We are so comfortable thinking of people like them as archetypes of black
dysfunction. It's jarring to be reminded that they are in fact archetypes of
dysfunction, period, and that dysfunction, no matter its color, should
trouble us all.

 

Martin Luther King understood this. Which is one of the things we understand
least about him.

 

Today is the 20th King Day. It brings the 20th round of interfaith prayer
breakfasts, recitations of "I Have A Dream," assessments of progress toward
racial equity and the lack thereof. I suspect there won't be much discussion
of white poverty.

 

This is not a surprise. We like our heroes and their heroism simple,
unencumbered by that which doesn't fit neatly into a box. We like our
commemorations simpler still, a self-congratulatory excuse for a three-day
weekend or a used-car sale.

 

But the man who said, "I have a dream" also said, "All life is interrelated"
and came to believe his mission as a moral leader encompassed more than
race. Encompassed, among other things, class.

 

It is instructive to remember that in his last days, King was planning what
he called the Poor People's Campaign, a multiethnic march on Washington to
demand action against poverty. "At Canan's Edge," the final chapter of
Taylor Branch's epic retelling of the civil rights years, recounts a summit
meeting a few weeks before King's assassination.
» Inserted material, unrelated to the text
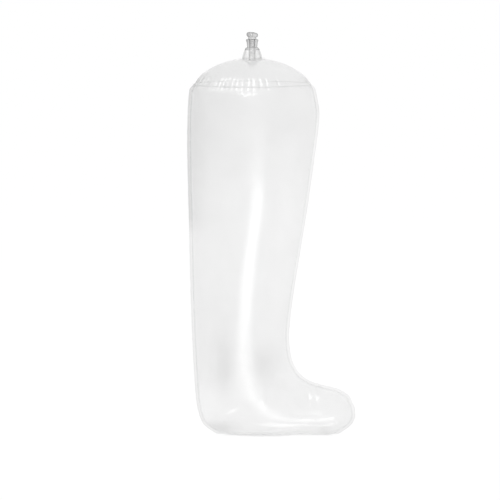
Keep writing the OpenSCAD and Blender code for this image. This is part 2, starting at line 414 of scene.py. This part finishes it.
# Gathers along the cap's round seam: the film bulges between sharp creases
gathers = {
    "seed": 31,
    "pitch": (2.8 * mm, 6.0 * mm),      # least and most between two creases
    "depth": (0.6 * mm, 2.4 * mm),
    "reach": (8.0 * mm, 19.0 * mm),     # how far a crease runs up the cap
    "reachBelow": (3.0 * mm, 9.0 * mm),
    "below": 0.8,                       # their depth under the seam
    "wide": (0.20, 0.32),               # half width of a crease, as a share of the pitch
    "atSeam": 0.35,                     # the share of its depth that it has at the seam
    "fullAt": 0.18,                     # and the share of its reach where it is deepest
    "grey": 0.045,                      # how dark a deep crease looks
    "lean": 0.9 * mm,                   # how far its end stands to one side at most
    "fullest": -125,                    # where round the seam they are deepest, in degrees
    "quiet": 0.35,                      # their depth on the calmest side
    "swell": 0.25,                      # how far the film between them stands out
    "roll": (1.6 * mm, 2.2 * mm, 3.6 * mm),     # under the seam: height, how far down, half width
    "rollLeast": 0.2,                   # the roll's share where it meets the side seam
}


def gatherSeam(co):
    chance = random.Random(gathers["seed"])
    turn = np.arctan2(co[:, 1], co[:, 0] - axisX)
    out = np.hypot(co[:, 0] - axisX, co[:, 1])
    above = co[:, 2] > seamTop
    away = np.where(above, np.hypot(capRadius - out, co[:, 2] - seamTop), seamTop - co[:, 2])
    lift = gathers["swell"] * gathers["depth"][1] * easeOut(away / gathers["reach"][1])
    high, down, wide = gathers["roll"]
    roll = high * np.exp(-0.5 * ((away - down) / wide) ** 2) * ~above * np.clip(away / wide, 0, 1)
    least = gathers["rollLeast"]
    lift += roll * (least + (1 - least) * np.abs(np.sin(turn)))
    shade = np.zeros(len(co))
    at = 0.0
    while at < 2 * math.pi:
        pitch = chance.uniform(*gathers["pitch"]) / capRadius
        depth = chance.uniform(*gathers["depth"])
        reach, reachBelow = chance.uniform(*gathers["reach"]), chance.uniform(*gathers["reachBelow"])
        lean = chance.uniform(-1, 1) * gathers["lean"] / capRadius
        wide = pitch * chance.uniform(*gathers["wide"])
        near = 0.5 + 0.5 * math.cos(at - math.radians(gathers["fullest"]))
        depth *= gathers["quiet"] + (1 - gathers["quiet"]) * near
        far = away / np.where(above, reach, reachBelow)
        off = (turn - at - lean * np.minimum(far, 1) + math.pi) % (2 * math.pi) - math.pi
        rise = gathers["atSeam"] + (1 - gathers["atSeam"]) * np.clip(far / gathers["fullAt"], 0, 1)
        share = np.where(above, 1.0, gathers["below"]) * rise * easeOut(far)
        crease = depth * np.exp(-np.abs(off) / wide) * share
        lift -= crease
        shade += gathers["grey"] * crease / gathers["depth"][1] * np.exp(-np.abs(off) / wide)
        at += pitch
    return lift, shade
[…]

Chicano farm workers,
American Indians from the Plains and white coal miners from Appalachia, sat
with King to explore the revolutionary idea that their peoples might have
causes and grievances in common.

 

Then King went to Memphis. And the idea has not been meaningfully explored
since.

 

Neglect has made it no less tantalizing.

 

Yes, race matters. Most of us know this. But the genius of Martin Luther
King in his final days was to understand that there are paradigms beyond
race and that they matter, too.

 

So today, as we are exhorted to seek paths of racial amity, one hopes we
will also be exhorted to understand, as King did, that conscience has no
color, that race is not destiny, that injustice anywhere threatens justice
everywhere.

 

There are among us children who sleep in hunger, rise in cold, live in
ignorance, and they are of every color and every tribe. We ought not find
their suffering easier to accept because they are not like us. Ought to
realize that the dignity of all is the concern of all.

 

That, too, was Martin's dream.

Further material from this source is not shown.